Film Wicked © 2025 Universal Pictures / Marc Platt Productions

Qu’est-ce que vous aimeriez partager vis à vis de votre métier aujourd’hui?

C’est un métier mal connu, mais très intéressant. J’ai commencé à donner des cours dans différentes écoles, et les élèves sont généralement curieux. Pour résumer, je pourrais dire que c’est un métier très généraliste, mais plutôt du côté technique qu’artistique. Avoir des compétences de code peut aider à certains aspects d’Houdini et de Golaem, qui utilisent des codes simplifiés mais dont la logique reste similaire. 

L’avantage, c’est que c’est un métier qu’on voit tous les jours à l’écran, même si beaucoup de gens ignorent son existence même dans l’industrie. Pour avoir recours à des artistes en crowd, il faut que le budget soit relativement important, et ce sont donc souvent les gros studios qui font appel à nos profils.

En fait, le crowd artist peut avoir une grande variété de situations, avec des séquences comme celles du circuit que j’évoquais plus tôt, des batailles, ou encore des scènes de rue, mais sans lui, la scène peut paraître très vide. Il y a donc un aspect très satisfaisant à voir son travail à l’écran. 

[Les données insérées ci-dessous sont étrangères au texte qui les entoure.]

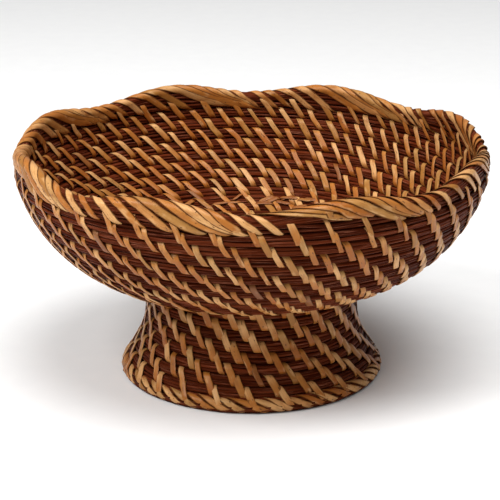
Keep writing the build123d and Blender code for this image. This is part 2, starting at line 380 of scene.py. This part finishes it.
def reed_material():
    """Dark stained reeds: red-brown, finely streaked, with a low gloss, thin pale streaks painted as
    highlights and near-black streaks painted as shade in the grooves.

    The tint attribute holds, for each reed, its tone, whether it is a bundle's core, and a random seed. A
    core is painted near-black, as the shade seen between the reeds.
    """
    n = Nodes("dark_reed")
    tint = n.add("ShaderNodeAttribute", attribute_name="tint")
    tone, core, seed = n.add("ShaderNodeSeparateColor", {0: tint.outputs[0]}).outputs[:3]
    streak_place, _ = n.stretched(55.0, 14.0, seed)
    streak = n.noise(streak_place, 1.0, 4.0, 0.65)
    patch_place, _ = n.stretched(28.0, 2.0, seed)
    patch = n.noise(patch_place, 1.0, 2.0)
    colour = n.mix(tone, REED_DARK, REED_RED)
    colour = n.layer(colour, REED_WORN, n.ramp(patch, 0.45, 0.75), 0.5)
    # painted highlight: thin pale streaks stand in for the glints along the reeds
    colour = n.layer(colour, REED_PAINTED_HIGHLIGHT, n.ramp(streak, 0.55, 0.70), 0.7)
    # painted shade: thin near-black streaks where the bump is lowest, in the grooves
    colour = n.layer(colour, REED_GROOVE_SHADE, n.ramp(streak, 0.46, 0.28), 0.8)
    # painted shade: core tubes are near-black and without gloss, as the shade seen between the reeds
    colour = n.mix(core, colour, REED_CORE_SHADE)
    roughness = n.math("ADD", n.math("MULTIPLY", streak, 0.3), 0.2)
    specular = n.math("MULTIPLY", n.math("SUBTRACT", 1.0, core), 0.025)
    n.shader.inputs["Specular Tint"].default_value = REED_SHINE
    return n.finish(colour, roughness, specular, None, streak, 0.00014)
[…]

Mais n’oubliez pas de faire preuve d’humilité également, car votre travail n’est pas forcément la star du show.

Et un conseil pour celles et ceux qui voudraient se lancer dans cette voie? 

Peu importe le projet, peu importe l’univers dans lequel vous travaillez, ce qui me semble important c’est de rester curieux, de toujours essayer de se renouveler et de tenter de nouvelles choses. Ne pas hésiter à se spécialiser dès les études, vous concentrer sur l’aspect du métier que vous aimez. J’ai réussi, donc tout le monde peut réussir.  

Aujourd’hui Senior Crowd Artist pour DNEG, Wilfried Lhomme se réjouit de cette nouvelle étape dans sa carrière professionnelle. Les projets de DNEG, dont le blockbuster bollywoodien Ramayana ( fresque mi-historique, mi-mythologique qui s’annonce comme un projet d’une très grande ampleur) représentent pour lui de nouveaux défis, et l’occasion d’explorer encore plus ce métier captivant.